Let’s read on in the Discoveroid blog post:
As a side note, they never explain their odd distinction between “natural” and “anthropomorphic” (are humans not natural?). Their last sentence just says, “This approach may help us understand the changing complexity of the biosphere over time and to predict in new ways, both anthropogenic and natural, future changes in the biosphere.” Apparently even typical astrobiologists have an intuitive sense of human exceptionalism.
BWAHAHAHAHAHA! No, as we read it, the paper implies that other than human-caused complexity, all the rest occurs naturally — i.e., without our intervention. The Discoveroids then proceed to weave their own dogma into the published paper’s statements, but their efforts are so contrived and tortured that we’re going to skip most of it. Here’s another excerpt:
The rest of the paper discusses how the researchers arrived at their numbers and how the values might have varied over time. (They estimated that the information content in prokaryotes, the simplest organisms, is similar to that of higher organisms — within two orders of magnitude, which they found surprising.) They also include caveats about assumptions and uncertainties in their measurements and offer suggestions for answering future questions. The whole paper is very interesting.

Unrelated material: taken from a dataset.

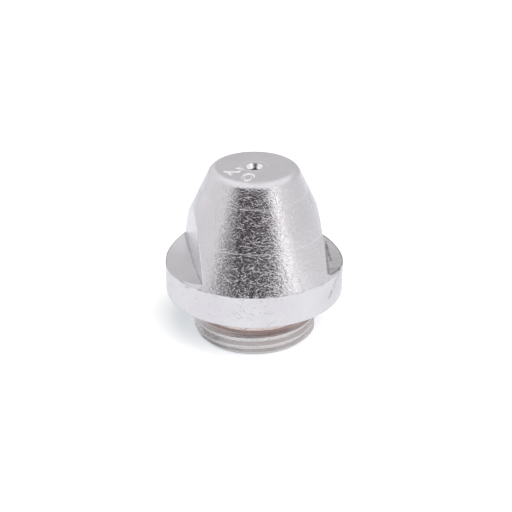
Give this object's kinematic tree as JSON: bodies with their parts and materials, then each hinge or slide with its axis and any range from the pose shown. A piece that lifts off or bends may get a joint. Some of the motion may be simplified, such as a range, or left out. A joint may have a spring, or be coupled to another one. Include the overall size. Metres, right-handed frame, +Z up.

It’s particularly interesting because the paper is talking about something real and identifiable. It says: “In calculating the total amount of DNA, we are assuming that every base pair is a unique piece of information.” That’s totally unlike the Discoveroids’ pixie-dust information which they’ve never even attempted to quantify, or meaningfully define. They continue:
But the damage is done. Even if their estimates need to be revised by a terabase or two some day, they have made it clear that our biosphere is awash in information.
BWAHAHAHAHAHA! Yes, the biosphere is “awash in information” (DNA base pairs) but that’s not the Discoveroids’ magical version of information. Here’s one final excerpt:
Though clearly evolutionists, they have presented a significant challenge to scientific materialism to account for all this processing power. Simultaneously, they demonstrate the fruitfulness of an information-based approach to the investigation of life.
So there you are. A published paper that merely estimates the amount of information contained in the world’s DNA has been transformed by the Discoveroids into confirmation of their own kind of magic information, which is created only by their supernatural designer. In the future, they’ll probably include the PLOS Biology paper in their listing of peer-reviewed papers that support their “theory” of intelligent design.